WHAT TO WORK ON: Lines holding the string "starts" are the ones to copy from this listing.

PROVIDED MATERIAL:
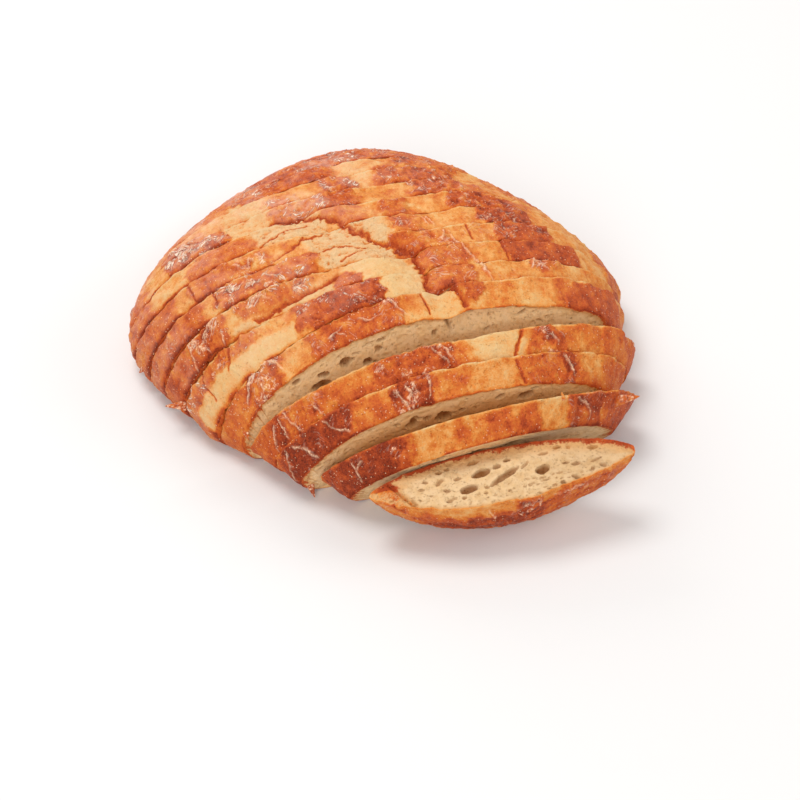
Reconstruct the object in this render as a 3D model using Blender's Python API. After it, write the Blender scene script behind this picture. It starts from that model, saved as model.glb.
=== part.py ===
"""Sliced round hearth loaf: a standing block of cut pieces, three leaning slices and a fallen heel.

Metres, +Z up, front of the loaf at -Y. Until the last step everything is measured from the left foot of the
block's front cut face, with X along that face and Y back into the loaf.
"""
import math

import bmesh
import bpy
import numpy as np
from mathutils import Matrix

# whole loaf
slice_thickness = 0.0156      # pieces of the standing block
front_thickness = 0.0143      # the three leaning slices
dome_height = 0.0751          # board to crown
half_length_a = 0.1267        # rounded-square plan, first half axis
half_length_b = 0.1221        # rounded-square plan, second half axis
plan_turn = math.radians(-56.5)
plan_power = 2.58             # 2 would be an oval, larger is squarer
dome_power = 2.90             # how late the top starts to fall
crown_power = 1.89            # how steeply the flanks meet the board
dome_x, dome_y = 0.0995, 0.0628
foot_inset = 0.0170           # how far the base is drawn in under the flanks
foot_height = 0.0210
front_stretch = 0.78          # the front end falls more slowly than the back

# the flanks stand steeper in places: (place along the loaf, drawn in at the board), fading out up the flank
right_draw = [(-0.050, 0.009), (-0.002, 0.009), (0.004, 0.016), (0.024, 0.014), (0.046, 0.0)]
left_draw = [(-0.050, 0.0015), (0.000, 0.0), (0.016, 0.0), (0.030, 0.005), (0.060, 0.005), (0.080, 0.0)]
draw_height = 0.045

# cuts of the block
block_count = 12
gap = 0.0003                  # air between neighbouring cut faces
turned_cuts = {0: (0.0356, 0.110), 1: (0.054, 0.0945)}   # slope of the first cuts, and where it crosses nought
wedge = 0.0009                # more air at the left flank, where the slices have spread a little
wedge_start, wedge_reach = 0.050, 0.060
wedge_first, wedge_last = 2, 9
slide_first, slide_each, slide_ease = 0.0054, 0.00137, 0.000107   # each slice slid left of the one before it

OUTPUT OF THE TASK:
Reconstruct the object in this render as a 3D model using Blender's Python API. After it, write the Blender scene script behind this picture. It starts from that model, saved as model.glb.
dome_power = 2.90             # how late the top starts to fall